The Future of Housing Part III
The future of housing is efficient, electric, and renewable. Part three of a three part series.
This is the third and final installment of a three part series on the future of new housing that will focus on why and how the future of housing will utilize renewable energy. In the last two blogs I covered why and how the future of housing will be efficient and electric which could be summarized by saying:
- we need to reduce our energy demands and electrify housing to address climate change,
- how efficiency coupled with electrification provides the most cost effective strategy,
- how these changes provide additional benefits to homeowners that include comfort, durability, resiliency, and safety.
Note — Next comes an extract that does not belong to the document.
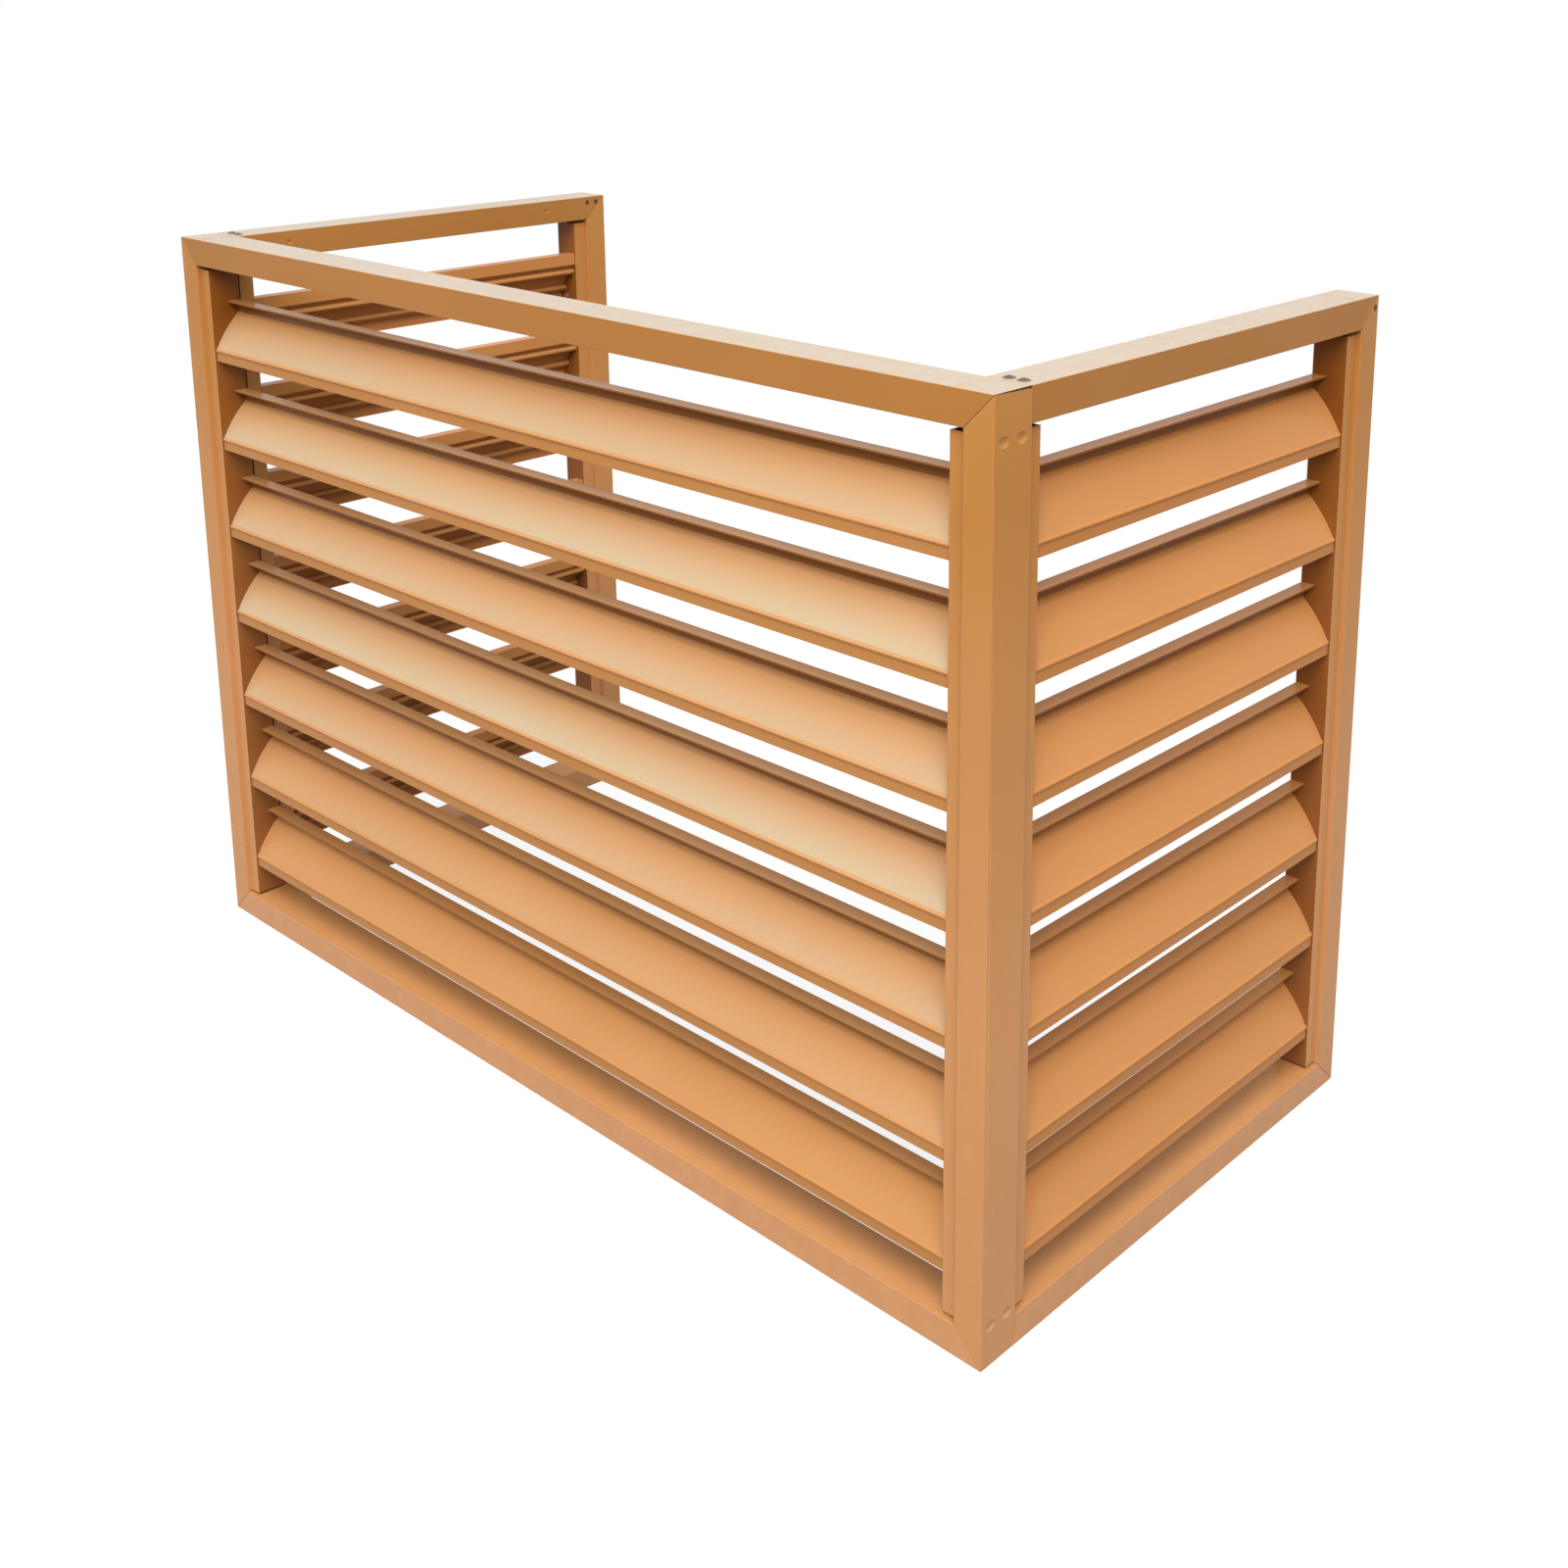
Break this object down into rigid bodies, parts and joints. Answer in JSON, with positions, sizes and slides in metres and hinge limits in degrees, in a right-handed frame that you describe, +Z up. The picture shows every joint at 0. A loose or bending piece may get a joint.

For the purposes of this article I’ll mostly be talking about the latest features, advantages, and benefits of residential solar photovoltaic (PV) for single family homes. It’s important to recognize that for homes that don’t have sufficient solar access due to shade caused from trees, neighboring buildings and more that alternative renewable energy options do exist. Even something as simple as purchasing “green power” from a local utility is a step in the correct direction.
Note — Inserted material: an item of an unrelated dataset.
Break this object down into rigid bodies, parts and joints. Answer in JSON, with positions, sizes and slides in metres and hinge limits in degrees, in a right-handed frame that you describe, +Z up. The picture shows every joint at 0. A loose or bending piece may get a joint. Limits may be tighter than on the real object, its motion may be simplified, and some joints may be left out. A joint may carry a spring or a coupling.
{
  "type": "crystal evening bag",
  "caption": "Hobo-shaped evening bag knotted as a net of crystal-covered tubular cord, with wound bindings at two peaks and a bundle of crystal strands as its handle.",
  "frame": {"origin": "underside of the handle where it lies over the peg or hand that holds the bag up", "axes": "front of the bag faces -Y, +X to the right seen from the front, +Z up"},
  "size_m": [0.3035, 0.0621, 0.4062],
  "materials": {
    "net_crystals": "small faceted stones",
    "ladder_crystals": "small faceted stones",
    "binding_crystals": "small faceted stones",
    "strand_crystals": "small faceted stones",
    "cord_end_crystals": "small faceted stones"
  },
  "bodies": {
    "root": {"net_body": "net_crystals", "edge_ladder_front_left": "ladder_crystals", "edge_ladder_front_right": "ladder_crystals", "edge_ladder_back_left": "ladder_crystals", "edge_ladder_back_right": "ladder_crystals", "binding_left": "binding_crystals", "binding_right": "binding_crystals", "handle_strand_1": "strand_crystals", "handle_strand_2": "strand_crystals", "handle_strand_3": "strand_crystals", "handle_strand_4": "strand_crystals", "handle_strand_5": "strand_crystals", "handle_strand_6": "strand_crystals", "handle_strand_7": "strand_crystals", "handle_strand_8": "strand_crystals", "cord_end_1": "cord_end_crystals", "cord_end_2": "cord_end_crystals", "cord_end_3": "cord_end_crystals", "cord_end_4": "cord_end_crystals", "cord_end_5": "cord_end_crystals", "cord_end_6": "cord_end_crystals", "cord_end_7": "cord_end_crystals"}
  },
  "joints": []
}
While I’m a firm believer that the best time to invest in renewable energy systems was yesterday the next best option is now! Today’s solar PV systems are a lot more efficient at converting the sun’s radiant energy into usable electricity while the cost of the systems continues to decline. This combination has turned the cost per watt of energy produced math on its head since the 1970’s. Some of this is due to the fact that the older systems of yesterday suffered from the same issue as a string of old Christmas lights; if one bulb went out so did the rest of the line (if one solar panel was shaded the rest of the panels down the line could not produce energy). With the advent of micro inverters and power optimizers this is no longer an issue. The 25 year warranties most solar PV systems offer provide the reassurance that most well oriented systems will pay for themselves within less than half of the warranty range (Oregon). This math is always highly subjective to local energy costs, jurisdictional regulations around net metering, and is further complicated by time of use utility charges.
Many lean on home batteries to help with variable time of use rates in jurisdictions that are less favorable to solar PV. While this can be a good investment for some, I’m excited about a future where folks can tap into the much larger batteries they’ve already paid for in their electric vehicles. Both battery options would allow homeowners to theoretically use their solar PV system to power their home and autos during a power outage as well.
Lastly, there’s encouraging new research that indicates that utilities, communities, and individuals all gain from the resilience a diverse profile of smaller individual systems creates versus the old thinking that utility scale solar PV was the only cost effective choice. This will hopefully encourage local, state, and national governments to invest in renewable energy systems to a greater extent than ever before. With efficient, electric, renewably powered homes we’ll be on a pathway towards a sustainable future.